— Неужели не знаешь? Это хворь такая, вроде чумки, от нее собаки тоже мрут, только иначе… Редкая болезнь. Я так понимаю, хозяин и решил, что ты бешенством заболел. Пахнет от тебя довольно странно, да и голова выглядит как крысиное брюхо, когда зубами его вспорешь…
— Но ты-то, похоже, нас не боишься?
— Я? Нет. Я влет разнюхал, больной ты или здоровый. Ни бешенства, ни чумы у тебя нет, но человеку это поди объясни! Вот он и сбежал.
— А куда овцы-то подевались? — задал Рауф актуальный вопрос.
Овчарка вновь не могла скрыть удивления.
— Овцы?.. Так кто же их снаружи держать будет, когда снег?.. Их еще вчера в овчарни загнали. Во работка была, я вам доложу, да все на холоде! Думаешь, чего ради мы тут с хозяином бродим? Ищем, не спустилась ли еще какая с верхних лугов…
— Ясно, — сказал Надоеда. — То есть нам вряд ли… Ну да, я понял.
— Значит, вы так и живете на склоне? — спросил черно-белый. — Кочуете то вверх, то вниз? Совсем вы от такой жизни отощали, бедолаги. А у тебя еще и мозги набекрень, — добавил он, обращаясь к Надоеде. — Смотрите, тут под открытым небом и помереть можно… Ну да ничего, выше нос! Завтра будет оттепель — чуете в воздухе?
В это время издалека долетел зов:
— Ко мне, Лентяй! Живо ко мне!..
И черно-белый пес, не добавив ни слова, метнулся прочь со стремительностью форели, идущей против течения. Заснеженный склон, простиравшийся от подножия утеса до самого озера, вновь опустел.
— Он не узнал нас, — немного помолчав, проговорил Надоеда. — И он явно считает нас неопасными.
— Какая уж там опасность, — хмыкнул Рауф.
— У меня лапы замерзли, — пожаловался фокстерьер.
— Замерзнут совсем и отвалятся, если здесь будем торчать. Надо подыскать какое-никакое логово. Может, к утру все и растает, но до тех пор у нас глаза льдом успеют покрыться!
— Грустное получится зрелище, — согласился Надоеда. — Я же ничего ими видеть не смогу, правда? Ни личинки не рассмотрю, ни мышки, ни помойки за домом… Ладно, Рауф, не будем унывать! Может, мы еще лиса найдем, а может, вовсе забредем в такой уголок мира, который никому, кроме нас, нужен не будет. А придет черед умереть — разве ты не предпочел бы встретить смерть здесь, чем в баке с водой у белых халатов?
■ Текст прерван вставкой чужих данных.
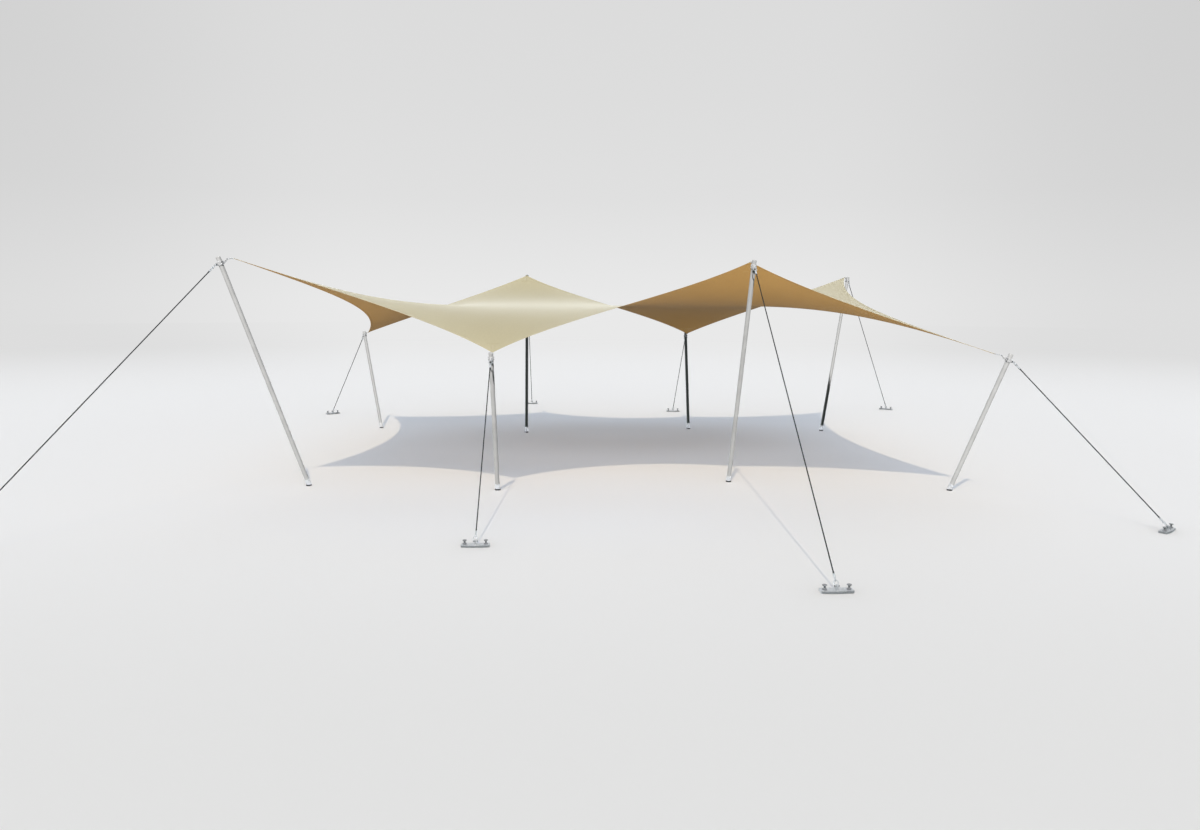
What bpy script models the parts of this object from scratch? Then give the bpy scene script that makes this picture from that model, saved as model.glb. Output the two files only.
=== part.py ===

По мне так лучше уж тут… И так у нас с тобой не много достоинства осталось. Знаешь, из всего, что отняли у нас белые халаты, это мне почему-то дороже всего остального. Будем же надеяться, что хотя бы умрем в одиночку, как подобает приличным зверям!
Оценка личности Джеффри Уэсткотта, данная Дигби Драйвером, была, что характерно, легкомысленной, преувеличенной и недоброжелательной. Но, что так же характерно, совершенно несправедливой назвать ее было нельзя. Хотя мистер Уэсткотт в жизни своей не участвовал в судебных делах, в роли ответчика или, боже упаси, в каком-либо ином качестве, определенная червоточинка в нем все же имелась. Он был слишком внимателен к собственной персоне и слишком мало уважал чувства других, следствием чего стала некоторая неразборчивость в средствах. Скажем так, мистер Уэсткотт предпочитал жить по им самим установленным правилам, но даже их не всегда безоговорочно соблюдал. Люди в целом его не слишком интересовали. Он предпочитал им неодушевленные предметы, в особенности различные артефакты, и не делал секрета из своих предпочтений. Когда шла речь о тончайшей наладке какого-нибудь замысловатого механизма, мистер Уэсткотт полностью погружался в процесс, выказывая чудеса терпения и проницательности; имея дело с людьми, он не проявлял ни того ни другого. Он обладал недюжинным интеллектом и великолепным умением сосредотачиваться, но, вкупе с целеустремленностью и склонностью работать в одиночку, эти качества порождали нетерпимость и к окружающим, граничившую с фанатизмом. Возможно, преданный соратник Торквемады из него бы все-таки не получился, но за Робеспьером он, пожалуй, пошел бы, да и Кромвелю не понадобилось бы долго уговаривать его расписаться под смертным приговором королю Карлу.